Colour lithograph, 34.5 × 28 cm.

Mucha Trust.


Albert Aurier, the very first critic who attempted to introduce Gauguin’s work to the French public wrote “You have among you a decorator of genius. Walls! Walls! Give him walls!”. We can only judge Mucha’s murals for Count Khuen from dim black and white photographs as the originals were destroyed in the final days of the Second World War but they were no doubt fairly conventional and academic as all his work would be for the next few years.


Blond

1897

Colour lithograph, 56 × 34.8 cm.

Mucha Trust.


When the first set of murals was finished at Emmahof, Count Khuen passed Mucha on to his brother Count Egon, who lived in the ancestral castle of Gandegg in the Tyrol, who in turn sent Mucha off for a period of study in Munich.


La Plume

1897

Colour lithograph, 25 × 18 cm.

Mucha Trust.


After Bavaria was raised to the dignity of a kingdom early in the nineteenth century, King Ludwig determined that his capital should become the cultural capital of central and German-speaking Europe. The public buildings he commissioned in Neoclassical and Neo-Renaissance style made his desire that Munich be seen as the Athens or the Florence of the North clear to the world.

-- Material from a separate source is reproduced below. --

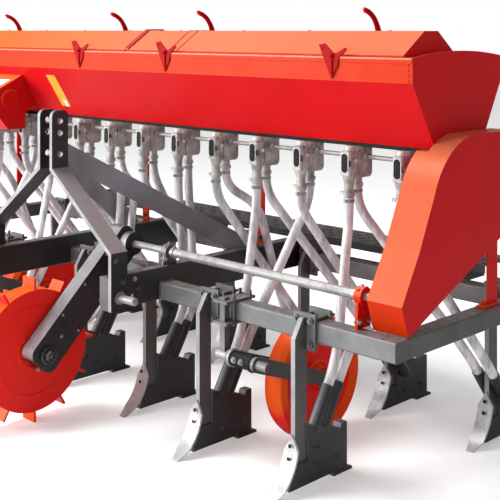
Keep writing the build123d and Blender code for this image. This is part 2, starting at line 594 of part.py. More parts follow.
arm_way = Vector(0, WHEEL_Y - SHAFT_Y, WHEEL_Z - SHAFT_Z)
arm_plane = Plane((ARM_IN, SHAFT_Y, SHAFT_Z), x_dir=arm_way, z_dir=(1, 0, 0))
arm_middle = arm_plane * Pos(arm_way.length / 2, 0)
arm_long = arm_way.length + 2 * ARM_PAST
arm = extrude(arm_middle * RectangleRounded(arm_long, ARM_DEEP, ARM_CORNER), ARM_WIDE)
inner_face = arm_middle * RectangleRounded(
    arm_long - 2 * ARM_PLATE, ARM_DEEP - 2 * ARM_PLATE, ARM_CORNER - ARM_PLATE)
arm -= Pos(ARM_PLATE, 0, 0) * extrude(inner_face, ARM_WIDE - 2 * ARM_PLATE)
for y, z, r in ((SHAFT_Y, SHAFT_Z, SHAFT_R), (WHEEL_Y, WHEEL_Z, 15)):
    arm += rod_x(r + 12, ARM_IN, ARM_IN + ARM_PLATE + 6, y, z) + rod_x(
        r + 12, ARM_IN + ARM_WIDE - ARM_PLATE - 6, ARM_IN + ARM_WIDE + 6, y, z)
    arm -= rod_x(r + SHAFT_CLEAR, ARM_IN - 20, ARM_IN + ARM_WIDE + 20, y, z)
boss_x = ARM_IN + ARM_WIDE + 6
arm += rod_x(ARM_BOSS_R, boss_x, boss_x + 36, SHAFT_Y, SHAFT_Z) - rod_x(
    SHAFT_R + SHAFT_CLEAR, boss_x - 1, boss_x + 40, SHAFT_Y, SHAFT_Z)
add("wheel_arm", arm)

# ---- chain cover at the end of the hopper ------------------------------------------
COVER_TOP = 1130
COVER_BACK_Y = 510
cover_edges = [
    Line((-204, 634), (-112, 790)),
    Line((-112, 790), (-30, 960)),
    ThreePointArc((-30, 960), (38, 1062), (181, COVER_TOP)),
    Line((181, COVER_TOP), (COVER_BACK_Y - 80, COVER_TOP)),
    ThreePointArc((COVER_BACK_Y - 80, COVER_TOP), (COVER_BACK_Y - 24, 1106), (COVER_BACK_Y, 1050)),
    Line((COVER_BACK_Y, 1050), (COVER_BACK_Y, 925)),
    Line((COVER_BACK_Y, 925), (353, 767)),
    Line((353, 767), (-172, BEAM_TOP)),
    Line((-172, BEAM_TOP), (-204, 634)),
]
cover_face = make_face(cover_edges)
cover_solid = extrude(Plane.YZ.offset(COVER_IN) * cover_face, COVER_OUT - COVER_IN)
cavity = extrude(Plane.YZ.offset(COVER_IN + COVER_SHEET) * offset(cover_face, -COVER_SHEET),
                 COVER_OUT - COVER_IN - 2 * COVER_SHEET)
# the hopper's end stands in the upper inner corner of the cover
step_x, step_z = HOPPER_RIGHT + 1, FLOOR_Z - 2
cover_solid -= block(COVER_IN - 1, step_x, -FRAME_HALF, FRAME_HALF, step_z, 2 * COVER_TOP)
cavity -= block(COVER_IN - 1, step_x + COVER_SHEET, -FRAME_HALF, FRAME_HALF, step_z - COVER_SHEET, 2 * COVER_TOP)
chain_cover = cover_solid - cavity
chain_cover -= rod_x(SHAFT_R + 3, COVER_IN - 1, COVER_IN + 5, SHAFT_Y, SHAFT_Z)
chain_cover -= rod_x(METER_SHAFT_R + 3, COVER_IN - 1, COVER_IN + 5, METER_SHAFT_Y, METER_SHAFT_Z)
add("chain_cover", chain_cover)

# ---- hopper posts -----------------------------------------------------------------
POST_Y = 322
POST_WIDE = 58
POST_THICK = 8
POST_FOOT = 44
FOOT_THICK = 8
for side, name in ((1, "right"), (-1, "left")):
    x = side * (FRAME_HALF - BEAM / 2)
    near, far = x - POST_THICK / 2, x + POST_THICK / 2
    post = block(near, far, POST_Y, POST_Y + POST_WIDE, BEAM_TOP + FOOT_THICK, FLOOR_Z)
    if side > 0:
        post -= cover_solid
    else:
        post += block(far, HOPPER_LEFT + 60, POST_Y, POST_Y + POST_WIDE, FLOOR_Z - FOOT_THICK, FLOOR_Z)
    post += block(near - 14, far + 14, POST_Y - POST_FOOT, POST_Y + POST_WIDE, BEAM_TOP, BEAM_TOP + FOOT_THICK)
    post += rod_z(9, x, POST_Y - POST_FOOT / 2, BEAM_TOP + FOOT_THICK, BEAM_TOP + 3 * FOOT_THICK)
    add(f"end_post_{name}", post)
    x = side * (CHANNEL_OUT + CHANNEL_IN) / 2
    add(f"inner_post_{name}", block(x - 20, x + 20, POST_Y, POST_Y + POST_THICK, CHANNEL_TOP, FLOOR_Z))

# ---- depth wheels, each on an arm below a cross tube ----------------------------------
DEPTH_BORE = 46            # radius of the wheel's hub
DEPTH_AXLE_R = 12
DEPTH_ARM = 10
HANGER_BAR = 24            # square bar, clamped on the beam between two plates
HANGER_PLATE = 9
HANGER_HALF = 34
for side, name in ((1, "right"), (-1, "left")):
    x0, x1 = side * DEPTH_X - DEPTH_WIDE / 2, side * DEPTH_X + DEPTH_WIDE / 2
    profile = [(x0, DEPTH_R - 26), (x0 + 14, DEPTH_R - 6), (x0 + 34, DEPTH_R), (x1 - 34, DEPTH_R),
               (x1 - 14, DEPTH_R - 6), (x1, DEPTH_R - 26), (x1 - 26, DEPTH_R - 44), (x1 - 30, DEPTH_BORE),
               (x1 - 4, DEPTH_BORE - 8), (x1 - 4, DEPTH_AXLE_R + SHAFT_CLEAR),
               (x0 + 4, DEPTH_AXLE_R + SHAFT_CLEAR), (x0 + 4, DEPTH_BORE - 8), (x0 + 30, DEPTH_BORE),
               (x0 + 26, DEPTH_R - 44)]
    disc = revolve(Plane.XZ * make_face(Polyline(*profile, close=True)), Axis.X)
    add(f"depth_wheel_{name}", Pos(0, DEPTH_Y, DEPTH_R) * disc)

    frame_x = side * DEPTH_X
    hanger_x = frame_x - side * 92
    bracket = rod_x(DEPTH_TUBE_R, frame_x - 118, frame_x + 118, DEPTH_TUBE_Y, DEPTH_TUBE_Z)
    bracket += rod_x(DEPTH_TUBE_R + 8, frame_x - 60, frame_x + 60, DEPTH_TUBE_Y, DEPTH_TUBE_Z)
    for arm_x in (x0 - 6 - DEPTH_ARM, x1 + 6):
        arm_start = Vector(arm_x, DEPTH_TUBE_Y, DEPTH_TUBE_Z)
        way = Vector(0, DEPTH_Y - DEPTH_TUBE_Y, DEPTH_R - DEPTH_TUBE_Z)
        plane = Plane(arm_start, x_dir=way, z_dir=(1, 0, 0))
        bracket += extrude(plane * Pos(way.length / 2, 0) * SlotOverall(way.length + 52, 52), DEPTH_ARM)
    bracket += rod_x(DEPTH_AXLE_R, x0 - 22, x1 + 22, DEPTH_Y, DEPTH_R)
    plate_front, plate_back = DEPTH_TUBE_Y - HANGER_BAR, FRONT_BEAM_BACK + HANGER_BAR
    bracket += block(hanger_x - HANGER_BAR / 2, hanger_x + HANGER_BAR / 2, DEPTH_TUBE_Y - HANGER_BAR / 2,
                     DEPTH_TUBE_Y + HANGER_BAR / 2, DEPTH_TUBE_Z, BEAM_TOP + 2 * HANGER_PLATE)
    for z in (BEAM_TOP, BEAM_BOTTOM - HANGER_PLATE):
        bracket += block(hanger_x - HANGER_HALF, hanger_x + HANGER_HALF, plate_front, plate_back, z, z + HANGER_PLATE)
    for bolt_x in (hanger_x - HANGER_HALF + 9, hanger_x + HANGER_HALF - 9):
        for bolt_y in (FRONT_BEAM_Y - 7, FRONT_BEAM_BACK + 7):
            bracket += rod_z(6, bolt_x, bolt_y, BEAM_BOTTOM - 2 * HANGER_PLATE, BEAM_TOP + 3 * HANGER_PLATE)
    add(f"depth_bracket_{name}", bracket)

# ---- footboard behind the rear beam ---------------------------------------------------
BOARD_SHEET = 4
STAY_PLACES = (-1125, -330, 330, 1125)
board_front = BOARD_BACK_Y - BOARD_DEEP
board = block(-BOARD_HALF, BOARD_HALF, board_front, BOARD_BACK_Y, BOARD_Z, BOARD_Z + BOARD_SHEET)
for y in (board_front, BOARD_BACK_Y - BOARD_SHEET):
    board += block(-BOARD_HALF, BOARD_HALF, y, y + BOARD_SHEET, BOARD_Z - 26, BOARD_Z)
add("footboard", board)


def stay(x):
    """Angle bar under the board with a plate on the back of the rear beam."""
    bar = block(x - 5, x + 5, REAR_BEAM_BACK, BOARD_BACK_Y - 10, BEAM_TOP - 30, BOARD_Z - 27)
    bar += block(x - 5, x + 5, board_front + 6, BOARD_BACK_Y - 10, BOARD_Z - 27, BOARD_Z)
    return bar + block(x - 30, x + 30, REAR_BEAM_BACK, REAR_BEAM_BACK + 8, BEAM_BOTTOM + 4, BEAM_TOP - 4)


add("footboard_stays", *[stay(x) for x in STAY_PLACES])

for name, shape in nodes.items():
    export_step(shape, f"parts/{name}.step")
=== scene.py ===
"""Looks of a tractor-mounted seed and fertiliser drill, laid out as a Blender add-on.

+X points to the end with the chain cover, -Y forward to the tractor, +Z up; metres.
"""

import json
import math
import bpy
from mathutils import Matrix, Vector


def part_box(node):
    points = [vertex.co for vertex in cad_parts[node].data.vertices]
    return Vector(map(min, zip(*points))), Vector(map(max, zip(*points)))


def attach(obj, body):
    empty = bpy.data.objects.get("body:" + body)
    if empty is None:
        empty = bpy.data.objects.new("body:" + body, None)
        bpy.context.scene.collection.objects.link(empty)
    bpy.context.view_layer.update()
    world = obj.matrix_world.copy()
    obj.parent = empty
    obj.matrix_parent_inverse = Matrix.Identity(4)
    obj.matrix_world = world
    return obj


bl_info = {
    "name": "Seed Drill Dressing",
    "version": (1, 0, 0),
    "blender": (4, 5, 0),
    "location": "View3D > Sidebar > Seed Drill",
    "description": "Paints, steel, tubes, fasteners and trim of a mounted seed drill",
    "category": "Object",
}

import bmesh
import bpy
from bpy.props import FloatProperty, FloatVectorProperty, PointerProperty
from mathutils import Matrix, Vector

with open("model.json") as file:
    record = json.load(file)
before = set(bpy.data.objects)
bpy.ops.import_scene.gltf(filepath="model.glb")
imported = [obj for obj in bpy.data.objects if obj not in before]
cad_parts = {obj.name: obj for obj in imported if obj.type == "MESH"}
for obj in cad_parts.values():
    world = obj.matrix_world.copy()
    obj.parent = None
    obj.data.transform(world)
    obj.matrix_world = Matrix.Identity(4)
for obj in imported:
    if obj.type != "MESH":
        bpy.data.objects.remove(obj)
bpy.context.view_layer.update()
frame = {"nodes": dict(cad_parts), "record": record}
NODES = frame["nodes"]
FRAME_BODY = "frame"


# ---- sizes and colours that a user would change ----
def colour(name, words, default):
    """A colour property in linear light."""
    return FloatVectorProperty(name=name, description=words, default=default, size=3, min=0, max=1,
                               subtype="COLOR")


def length(name, words, default):
    """A length property in metres."""
    return FloatProperty(name=name, description=words, default=default, min=0, unit="LENGTH")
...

Cover for Chansons d’aïeules

1897

Colour lithograph, 33 × 25 cm.

Collection of Victor Arwas, London.


By the end of the century, Munich was regarded by many as a serious alternative to Paris. Amongst the aspiring artists who were attracted to Munich were Lovis Corinth, Wassily Kandinsky, Alexei von Jawlensky, Paul Klee and Giorgio de Chirico. Even the young Picasso briefly considered going to Munich in preference to Paris.